--- Records supplied ---

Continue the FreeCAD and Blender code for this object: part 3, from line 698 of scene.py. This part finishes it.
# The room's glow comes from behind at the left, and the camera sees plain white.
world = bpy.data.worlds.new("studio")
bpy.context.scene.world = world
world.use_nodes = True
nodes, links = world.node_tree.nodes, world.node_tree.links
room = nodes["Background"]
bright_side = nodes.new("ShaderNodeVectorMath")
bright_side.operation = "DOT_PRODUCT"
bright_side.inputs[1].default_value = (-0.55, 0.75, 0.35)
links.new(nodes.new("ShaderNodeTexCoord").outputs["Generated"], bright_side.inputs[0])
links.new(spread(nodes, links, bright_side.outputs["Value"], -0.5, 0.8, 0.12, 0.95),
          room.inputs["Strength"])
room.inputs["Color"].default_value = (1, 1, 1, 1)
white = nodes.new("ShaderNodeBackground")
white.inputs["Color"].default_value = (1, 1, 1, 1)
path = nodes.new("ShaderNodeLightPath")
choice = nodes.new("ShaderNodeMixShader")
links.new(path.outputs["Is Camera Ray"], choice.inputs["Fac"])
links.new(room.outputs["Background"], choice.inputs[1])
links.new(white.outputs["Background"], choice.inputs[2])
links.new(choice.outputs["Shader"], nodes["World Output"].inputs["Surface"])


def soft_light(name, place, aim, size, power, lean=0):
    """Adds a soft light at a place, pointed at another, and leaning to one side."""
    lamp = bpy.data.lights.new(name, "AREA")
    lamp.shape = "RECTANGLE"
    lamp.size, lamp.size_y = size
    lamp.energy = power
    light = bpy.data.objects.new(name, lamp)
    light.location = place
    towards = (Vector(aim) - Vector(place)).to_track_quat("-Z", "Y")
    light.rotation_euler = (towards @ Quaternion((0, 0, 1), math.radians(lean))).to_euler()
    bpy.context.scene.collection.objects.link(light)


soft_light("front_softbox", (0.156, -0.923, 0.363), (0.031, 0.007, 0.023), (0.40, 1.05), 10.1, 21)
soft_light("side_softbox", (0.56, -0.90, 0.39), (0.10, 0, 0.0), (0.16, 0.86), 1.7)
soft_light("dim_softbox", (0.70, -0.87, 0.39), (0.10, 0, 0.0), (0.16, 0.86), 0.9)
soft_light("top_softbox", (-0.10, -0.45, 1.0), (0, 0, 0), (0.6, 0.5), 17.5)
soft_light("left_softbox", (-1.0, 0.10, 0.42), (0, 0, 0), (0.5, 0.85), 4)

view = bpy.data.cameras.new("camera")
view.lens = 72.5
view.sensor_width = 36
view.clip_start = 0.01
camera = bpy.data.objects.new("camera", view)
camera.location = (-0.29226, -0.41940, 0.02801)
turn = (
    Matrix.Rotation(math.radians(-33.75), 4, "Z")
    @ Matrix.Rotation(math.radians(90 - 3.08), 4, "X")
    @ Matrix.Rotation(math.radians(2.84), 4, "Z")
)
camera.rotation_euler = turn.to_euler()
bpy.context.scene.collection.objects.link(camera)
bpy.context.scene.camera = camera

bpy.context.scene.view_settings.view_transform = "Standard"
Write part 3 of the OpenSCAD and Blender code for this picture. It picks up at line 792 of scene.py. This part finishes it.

---

— What the task asks —
Copy every line exactly. Leave nothing out.

— In response —
Continue the FreeCAD and Blender code for this object: part 3, from line 698 of scene.py. This part finishes it.
# The room's glow comes from behind at the left, and the camera sees plain white.
world = bpy.data.worlds.new("studio")
bpy.context.scene.world = world
world.use_nodes = True
nodes, links = world.node_tree.nodes, world.node_tree.links
room = nodes["Background"]
bright_side = nodes.new("ShaderNodeVectorMath")
bright_side.operation = "DOT_PRODUCT"
bright_side.inputs[1].default_value = (-0.55, 0.75, 0.35)
links.new(nodes.new("ShaderNodeTexCoord").outputs["Generated"], bright_side.inputs[0])
links.new(spread(nodes, links, bright_side.outputs["Value"], -0.5, 0.8, 0.12, 0.95),
          room.inputs["Strength"])
room.inputs["Color"].default_value = (1, 1, 1, 1)
white = nodes.new("ShaderNodeBackground")
white.inputs["Color"].default_value = (1, 1, 1, 1)
path = nodes.new("ShaderNodeLightPath")
choice = nodes.new("ShaderNodeMixShader")
links.new(path.outputs["Is Camera Ray"], choice.inputs["Fac"])
links.new(room.outputs["Background"], choice.inputs[1])
links.new(white.outputs["Background"], choice.inputs[2])
links.new(choice.outputs["Shader"], nodes["World Output"].inputs["Surface"])


def soft_light(name, place, aim, size, power, lean=0):
    """Adds a soft light at a place, pointed at another, and leaning to one side."""
    lamp = bpy.data.lights.new(name, "AREA")
    lamp.shape = "RECTANGLE"
    lamp.size, lamp.size_y = size
    lamp.energy = power
    light = bpy.data.objects.new(name, lamp)
    light.location = place
    towards = (Vector(aim) - Vector(place)).to_track_quat("-Z", "Y")
    light.rotation_euler = (towards @ Quaternion((0, 0, 1), math.radians(lean))).to_euler()
    bpy.context.scene.collection.objects.link(light)


soft_light("front_softbox", (0.156, -0.923, 0.363), (0.031, 0.007, 0.023), (0.40, 1.05), 10.1, 21)
soft_light("side_softbox", (0.56, -0.90, 0.39), (0.10, 0, 0.0), (0.16, 0.86), 1.7)
soft_light("dim_softbox", (0.70, -0.87, 0.39), (0.10, 0, 0.0), (0.16, 0.86), 0.9)
soft_light("top_softbox", (-0.10, -0.45, 1.0), (0, 0, 0), (0.6, 0.5), 17.5)
soft_light("left_softbox", (-1.0, 0.10, 0.42), (0, 0, 0), (0.5, 0.85), 4)

view = bpy.data.cameras.new("camera")
view.lens = 72.5
view.sensor_width = 36
view.clip_start = 0.01
camera = bpy.data.objects.new("camera", view)
camera.location = (-0.29226, -0.41940, 0.02801)
turn = (
    Matrix.Rotation(math.radians(-33.75), 4, "Z")
    @ Matrix.Rotation(math.radians(90 - 3.08), 4, "X")
    @ Matrix.Rotation(math.radians(2.84), 4, "Z")
)
camera.rotation_euler = turn.to_euler()
bpy.context.scene.collection.objects.link(camera)
bpy.context.scene.camera = camera

bpy.context.scene.view_settings.view_transform = "Standard"
Write part 3 of the OpenSCAD and Blender code for this picture. It picks up at line 792 of scene.py. This part finishes it.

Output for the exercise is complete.